▶ Exercise instructions: Repeat only the lines from the line containing "leather_patch();" through the line containing "way = Vector(end) - start", both included, exactly as they stand.

▶ Recorded data:
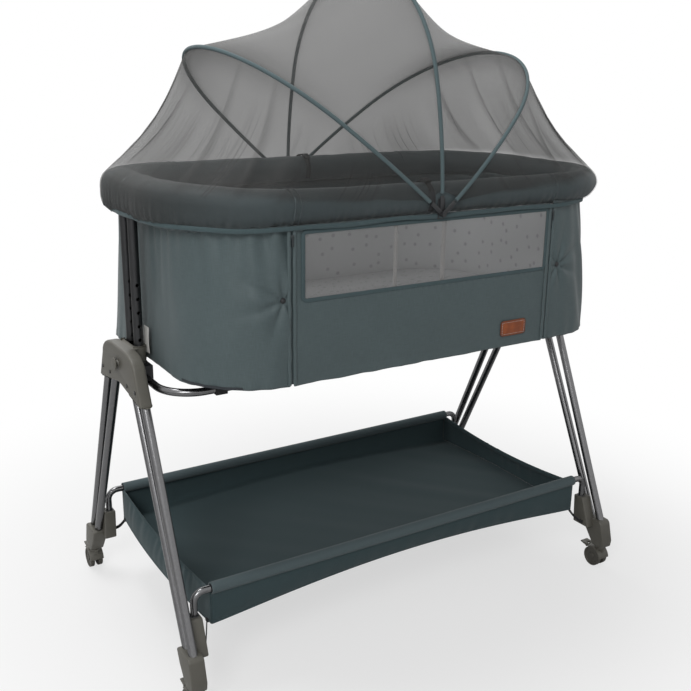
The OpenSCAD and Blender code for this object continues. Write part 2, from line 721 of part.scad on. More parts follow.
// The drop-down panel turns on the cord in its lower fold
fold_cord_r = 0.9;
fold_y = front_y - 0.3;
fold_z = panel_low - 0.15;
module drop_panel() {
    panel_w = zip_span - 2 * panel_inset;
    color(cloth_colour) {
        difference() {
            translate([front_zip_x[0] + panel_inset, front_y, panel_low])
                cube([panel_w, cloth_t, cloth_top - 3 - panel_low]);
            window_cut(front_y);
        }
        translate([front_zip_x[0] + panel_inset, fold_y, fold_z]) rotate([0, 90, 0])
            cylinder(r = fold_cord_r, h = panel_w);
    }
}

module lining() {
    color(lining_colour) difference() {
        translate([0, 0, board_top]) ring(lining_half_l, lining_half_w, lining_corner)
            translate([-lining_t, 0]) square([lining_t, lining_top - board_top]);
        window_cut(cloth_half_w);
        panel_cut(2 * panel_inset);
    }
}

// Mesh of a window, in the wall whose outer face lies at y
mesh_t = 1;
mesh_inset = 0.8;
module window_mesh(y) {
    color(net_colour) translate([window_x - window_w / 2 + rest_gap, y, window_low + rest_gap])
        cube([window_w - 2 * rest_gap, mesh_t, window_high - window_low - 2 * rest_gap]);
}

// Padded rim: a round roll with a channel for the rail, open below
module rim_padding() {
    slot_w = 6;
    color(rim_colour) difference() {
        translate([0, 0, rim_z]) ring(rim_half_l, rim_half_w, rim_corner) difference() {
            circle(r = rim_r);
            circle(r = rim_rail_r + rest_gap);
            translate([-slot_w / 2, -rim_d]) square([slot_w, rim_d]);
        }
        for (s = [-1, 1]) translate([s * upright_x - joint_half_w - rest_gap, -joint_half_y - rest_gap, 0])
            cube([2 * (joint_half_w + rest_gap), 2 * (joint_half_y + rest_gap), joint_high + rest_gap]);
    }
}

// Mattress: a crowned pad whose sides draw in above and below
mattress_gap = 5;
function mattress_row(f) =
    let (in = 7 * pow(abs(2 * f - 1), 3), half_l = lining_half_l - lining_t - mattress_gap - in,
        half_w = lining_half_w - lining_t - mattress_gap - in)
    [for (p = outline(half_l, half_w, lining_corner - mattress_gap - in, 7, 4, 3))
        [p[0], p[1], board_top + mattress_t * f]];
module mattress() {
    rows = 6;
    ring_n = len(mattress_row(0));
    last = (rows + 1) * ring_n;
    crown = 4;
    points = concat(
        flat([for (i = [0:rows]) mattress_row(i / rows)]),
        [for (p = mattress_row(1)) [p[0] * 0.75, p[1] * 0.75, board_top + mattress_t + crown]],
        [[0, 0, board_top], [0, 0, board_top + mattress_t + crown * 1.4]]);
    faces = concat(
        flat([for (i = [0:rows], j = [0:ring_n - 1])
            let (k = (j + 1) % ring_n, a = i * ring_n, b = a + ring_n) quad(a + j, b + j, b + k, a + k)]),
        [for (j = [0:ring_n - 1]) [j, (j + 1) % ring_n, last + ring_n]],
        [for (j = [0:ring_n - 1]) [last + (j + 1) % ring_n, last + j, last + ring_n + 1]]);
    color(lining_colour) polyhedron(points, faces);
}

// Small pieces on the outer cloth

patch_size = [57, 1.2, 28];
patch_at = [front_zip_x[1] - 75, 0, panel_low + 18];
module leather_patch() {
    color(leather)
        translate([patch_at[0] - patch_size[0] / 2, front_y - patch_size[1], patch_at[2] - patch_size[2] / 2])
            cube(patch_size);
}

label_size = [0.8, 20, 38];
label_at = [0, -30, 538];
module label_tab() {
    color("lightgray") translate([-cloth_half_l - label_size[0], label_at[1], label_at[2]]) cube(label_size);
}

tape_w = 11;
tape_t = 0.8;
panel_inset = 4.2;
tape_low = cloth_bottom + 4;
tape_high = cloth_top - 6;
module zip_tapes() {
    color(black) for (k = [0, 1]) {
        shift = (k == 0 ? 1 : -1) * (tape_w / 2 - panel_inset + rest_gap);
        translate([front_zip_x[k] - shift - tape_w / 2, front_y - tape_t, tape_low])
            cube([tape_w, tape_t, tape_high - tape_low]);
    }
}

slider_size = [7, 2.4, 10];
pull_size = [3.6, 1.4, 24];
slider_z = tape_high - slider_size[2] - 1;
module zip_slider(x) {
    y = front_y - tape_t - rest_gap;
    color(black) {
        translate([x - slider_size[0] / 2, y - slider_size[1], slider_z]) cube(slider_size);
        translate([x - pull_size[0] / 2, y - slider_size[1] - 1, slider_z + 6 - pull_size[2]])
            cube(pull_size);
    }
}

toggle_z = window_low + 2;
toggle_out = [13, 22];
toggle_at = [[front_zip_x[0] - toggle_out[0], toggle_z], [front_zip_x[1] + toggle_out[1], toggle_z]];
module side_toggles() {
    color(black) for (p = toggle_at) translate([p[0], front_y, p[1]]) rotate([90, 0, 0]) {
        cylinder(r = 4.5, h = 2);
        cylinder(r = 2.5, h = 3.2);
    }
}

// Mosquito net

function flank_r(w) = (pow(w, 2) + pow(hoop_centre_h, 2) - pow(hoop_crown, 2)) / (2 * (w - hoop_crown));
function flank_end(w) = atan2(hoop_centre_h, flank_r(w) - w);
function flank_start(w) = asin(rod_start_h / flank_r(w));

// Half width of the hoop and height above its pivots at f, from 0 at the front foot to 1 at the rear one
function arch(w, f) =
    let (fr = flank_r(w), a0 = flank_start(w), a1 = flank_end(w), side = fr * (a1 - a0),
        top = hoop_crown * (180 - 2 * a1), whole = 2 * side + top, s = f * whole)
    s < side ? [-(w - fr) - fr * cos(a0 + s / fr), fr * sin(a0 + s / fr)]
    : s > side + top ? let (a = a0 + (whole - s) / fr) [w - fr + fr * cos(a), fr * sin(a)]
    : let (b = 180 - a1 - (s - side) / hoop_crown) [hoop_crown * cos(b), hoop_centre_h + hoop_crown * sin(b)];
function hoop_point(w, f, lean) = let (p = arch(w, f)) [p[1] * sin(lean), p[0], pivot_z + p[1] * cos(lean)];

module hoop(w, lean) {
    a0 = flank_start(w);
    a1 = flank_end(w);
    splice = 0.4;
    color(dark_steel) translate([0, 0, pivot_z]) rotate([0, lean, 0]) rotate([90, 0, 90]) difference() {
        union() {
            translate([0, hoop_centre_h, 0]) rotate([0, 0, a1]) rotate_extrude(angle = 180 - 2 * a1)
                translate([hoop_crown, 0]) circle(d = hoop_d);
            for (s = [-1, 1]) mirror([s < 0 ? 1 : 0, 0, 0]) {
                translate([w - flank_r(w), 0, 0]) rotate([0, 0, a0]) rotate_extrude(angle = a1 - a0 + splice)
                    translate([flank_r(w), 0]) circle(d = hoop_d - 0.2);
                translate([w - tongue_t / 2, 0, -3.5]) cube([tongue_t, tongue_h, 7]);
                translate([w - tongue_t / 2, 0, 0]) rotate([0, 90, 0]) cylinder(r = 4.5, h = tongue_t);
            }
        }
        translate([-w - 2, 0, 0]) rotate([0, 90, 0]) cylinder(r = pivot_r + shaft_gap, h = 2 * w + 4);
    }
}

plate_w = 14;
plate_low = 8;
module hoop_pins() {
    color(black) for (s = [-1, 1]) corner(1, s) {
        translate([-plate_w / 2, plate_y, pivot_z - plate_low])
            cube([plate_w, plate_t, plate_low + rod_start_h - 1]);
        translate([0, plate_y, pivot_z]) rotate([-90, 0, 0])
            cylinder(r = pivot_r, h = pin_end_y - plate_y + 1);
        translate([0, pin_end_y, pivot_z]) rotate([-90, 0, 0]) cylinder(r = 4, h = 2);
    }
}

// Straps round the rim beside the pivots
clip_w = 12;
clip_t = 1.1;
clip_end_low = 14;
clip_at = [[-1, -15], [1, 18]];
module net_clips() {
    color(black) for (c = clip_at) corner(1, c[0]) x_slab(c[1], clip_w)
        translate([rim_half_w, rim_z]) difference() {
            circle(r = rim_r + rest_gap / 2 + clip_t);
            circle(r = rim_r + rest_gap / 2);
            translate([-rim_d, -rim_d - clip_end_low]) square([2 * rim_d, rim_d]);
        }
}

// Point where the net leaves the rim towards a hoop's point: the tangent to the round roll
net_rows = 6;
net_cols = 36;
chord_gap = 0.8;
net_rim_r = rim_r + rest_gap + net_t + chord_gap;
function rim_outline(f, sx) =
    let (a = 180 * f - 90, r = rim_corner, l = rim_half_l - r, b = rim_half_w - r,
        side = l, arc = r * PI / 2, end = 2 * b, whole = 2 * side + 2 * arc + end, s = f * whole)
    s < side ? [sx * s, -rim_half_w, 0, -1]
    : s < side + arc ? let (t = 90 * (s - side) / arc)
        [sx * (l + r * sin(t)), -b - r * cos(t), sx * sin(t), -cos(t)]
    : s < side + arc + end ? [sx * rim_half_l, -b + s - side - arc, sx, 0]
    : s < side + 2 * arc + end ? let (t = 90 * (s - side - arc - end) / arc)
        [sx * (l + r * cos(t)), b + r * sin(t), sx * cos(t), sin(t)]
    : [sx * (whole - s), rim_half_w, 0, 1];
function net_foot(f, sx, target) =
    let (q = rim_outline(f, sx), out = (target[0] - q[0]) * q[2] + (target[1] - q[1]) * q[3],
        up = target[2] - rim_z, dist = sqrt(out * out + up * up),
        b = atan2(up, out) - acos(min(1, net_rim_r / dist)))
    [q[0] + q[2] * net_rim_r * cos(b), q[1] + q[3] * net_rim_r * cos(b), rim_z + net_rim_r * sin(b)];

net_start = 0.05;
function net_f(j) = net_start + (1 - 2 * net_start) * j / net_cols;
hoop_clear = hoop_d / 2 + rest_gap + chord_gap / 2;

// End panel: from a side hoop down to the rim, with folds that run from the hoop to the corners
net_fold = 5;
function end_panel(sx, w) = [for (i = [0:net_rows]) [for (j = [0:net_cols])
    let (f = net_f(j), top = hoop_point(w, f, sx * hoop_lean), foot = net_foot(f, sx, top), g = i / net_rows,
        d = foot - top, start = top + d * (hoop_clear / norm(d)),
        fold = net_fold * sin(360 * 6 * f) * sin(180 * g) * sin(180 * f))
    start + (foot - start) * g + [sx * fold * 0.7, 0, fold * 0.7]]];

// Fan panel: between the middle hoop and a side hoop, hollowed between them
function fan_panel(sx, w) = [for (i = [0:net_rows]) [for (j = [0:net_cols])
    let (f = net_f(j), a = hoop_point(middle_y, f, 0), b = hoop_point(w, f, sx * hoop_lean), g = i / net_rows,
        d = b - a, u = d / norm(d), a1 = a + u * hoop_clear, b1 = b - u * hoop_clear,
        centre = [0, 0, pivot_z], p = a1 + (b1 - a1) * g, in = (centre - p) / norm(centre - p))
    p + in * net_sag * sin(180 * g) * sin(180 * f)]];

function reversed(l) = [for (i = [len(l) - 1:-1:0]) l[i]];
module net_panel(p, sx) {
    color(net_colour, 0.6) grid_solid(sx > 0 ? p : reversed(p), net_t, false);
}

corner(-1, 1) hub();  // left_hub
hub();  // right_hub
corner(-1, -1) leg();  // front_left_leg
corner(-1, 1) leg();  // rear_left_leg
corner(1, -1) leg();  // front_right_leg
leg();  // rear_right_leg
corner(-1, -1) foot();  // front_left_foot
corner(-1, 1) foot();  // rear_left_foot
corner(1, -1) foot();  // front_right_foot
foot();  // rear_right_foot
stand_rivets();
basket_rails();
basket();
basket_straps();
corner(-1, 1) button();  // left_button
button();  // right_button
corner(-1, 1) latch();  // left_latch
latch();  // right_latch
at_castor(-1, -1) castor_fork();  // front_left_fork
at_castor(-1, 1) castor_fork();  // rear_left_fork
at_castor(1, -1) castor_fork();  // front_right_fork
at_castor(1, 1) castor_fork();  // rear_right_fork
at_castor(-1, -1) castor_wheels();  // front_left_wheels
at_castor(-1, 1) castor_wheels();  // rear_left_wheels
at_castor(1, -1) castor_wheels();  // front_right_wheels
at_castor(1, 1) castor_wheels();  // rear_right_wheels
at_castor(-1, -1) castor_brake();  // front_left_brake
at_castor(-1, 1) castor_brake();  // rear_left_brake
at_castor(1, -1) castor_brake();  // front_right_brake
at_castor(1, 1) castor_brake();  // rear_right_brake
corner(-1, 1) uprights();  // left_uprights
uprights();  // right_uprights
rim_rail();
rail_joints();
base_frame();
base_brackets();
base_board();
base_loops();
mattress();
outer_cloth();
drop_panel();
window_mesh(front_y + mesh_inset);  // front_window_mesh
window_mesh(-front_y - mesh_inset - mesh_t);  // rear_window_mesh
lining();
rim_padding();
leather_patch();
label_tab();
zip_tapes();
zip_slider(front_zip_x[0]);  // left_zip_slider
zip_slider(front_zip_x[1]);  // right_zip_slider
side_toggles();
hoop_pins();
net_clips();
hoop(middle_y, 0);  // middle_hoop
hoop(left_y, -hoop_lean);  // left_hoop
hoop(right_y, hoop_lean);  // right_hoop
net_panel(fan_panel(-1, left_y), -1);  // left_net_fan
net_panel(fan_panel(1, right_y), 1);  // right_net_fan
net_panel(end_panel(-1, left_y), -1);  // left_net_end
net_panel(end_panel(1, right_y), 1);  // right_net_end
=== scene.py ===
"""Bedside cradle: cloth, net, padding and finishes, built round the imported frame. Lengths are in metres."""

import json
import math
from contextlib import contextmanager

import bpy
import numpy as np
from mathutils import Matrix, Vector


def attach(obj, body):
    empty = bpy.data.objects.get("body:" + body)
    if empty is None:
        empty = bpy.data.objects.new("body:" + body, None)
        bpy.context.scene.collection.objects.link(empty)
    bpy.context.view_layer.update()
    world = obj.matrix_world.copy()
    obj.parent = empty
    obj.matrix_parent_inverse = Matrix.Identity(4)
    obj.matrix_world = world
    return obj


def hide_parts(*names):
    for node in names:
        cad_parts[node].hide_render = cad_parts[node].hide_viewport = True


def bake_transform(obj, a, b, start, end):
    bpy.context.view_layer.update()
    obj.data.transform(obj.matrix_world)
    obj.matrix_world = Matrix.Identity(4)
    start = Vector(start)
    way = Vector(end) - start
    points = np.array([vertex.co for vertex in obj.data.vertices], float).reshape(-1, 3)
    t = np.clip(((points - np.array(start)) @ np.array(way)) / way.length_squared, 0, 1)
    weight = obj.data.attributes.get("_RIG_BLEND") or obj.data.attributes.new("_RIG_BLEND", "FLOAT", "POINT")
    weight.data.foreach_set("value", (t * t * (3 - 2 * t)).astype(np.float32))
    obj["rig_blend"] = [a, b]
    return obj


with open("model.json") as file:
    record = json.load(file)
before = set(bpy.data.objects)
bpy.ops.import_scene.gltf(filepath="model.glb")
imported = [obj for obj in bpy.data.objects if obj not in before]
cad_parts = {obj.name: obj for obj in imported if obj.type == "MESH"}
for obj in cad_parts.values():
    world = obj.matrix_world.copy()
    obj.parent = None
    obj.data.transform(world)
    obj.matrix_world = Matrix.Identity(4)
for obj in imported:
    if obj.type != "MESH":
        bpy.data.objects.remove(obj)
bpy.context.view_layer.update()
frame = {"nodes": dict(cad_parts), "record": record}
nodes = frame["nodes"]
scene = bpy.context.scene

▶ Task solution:
leather_patch();
label_tab();
zip_tapes();
zip_slider(front_zip_x[0]);  // left_zip_slider
zip_slider(front_zip_x[1]);  // right_zip_slider
side_toggles();
hoop_pins();
net_clips();
hoop(middle_y, 0);  // middle_hoop
hoop(left_y, -hoop_lean);  // left_hoop
hoop(right_y, hoop_lean);  // right_hoop
net_panel(fan_panel(-1, left_y), -1);  // left_net_fan
net_panel(fan_panel(1, right_y), 1);  // right_net_fan
net_panel(end_panel(-1, left_y), -1);  // left_net_end
net_panel(end_panel(1, right_y), 1);  // right_net_end
=== scene.py ===
"""Bedside cradle: cloth, net, padding and finishes, built round the imported frame. Lengths are in metres."""

import json
import math
from contextlib import contextmanager

import bpy
import numpy as np
from mathutils import Matrix, Vector


def attach(obj, body):
    empty = bpy.data.objects.get("body:" + body)
    if empty is None:
        empty = bpy.data.objects.new("body:" + body, None)
        bpy.context.scene.collection.objects.link(empty)
    bpy.context.view_layer.update()
    world = obj.matrix_world.copy()
    obj.parent = empty
    obj.matrix_parent_inverse = Matrix.Identity(4)
    obj.matrix_world = world
    return obj


def hide_parts(*names):
    for node in names:
        cad_parts[node].hide_render = cad_parts[node].hide_viewport = True


def bake_transform(obj, a, b, start, end):
    bpy.context.view_layer.update()
    obj.data.transform(obj.matrix_world)
    obj.matrix_world = Matrix.Identity(4)
    start = Vector(start)
    way = Vector(end) - start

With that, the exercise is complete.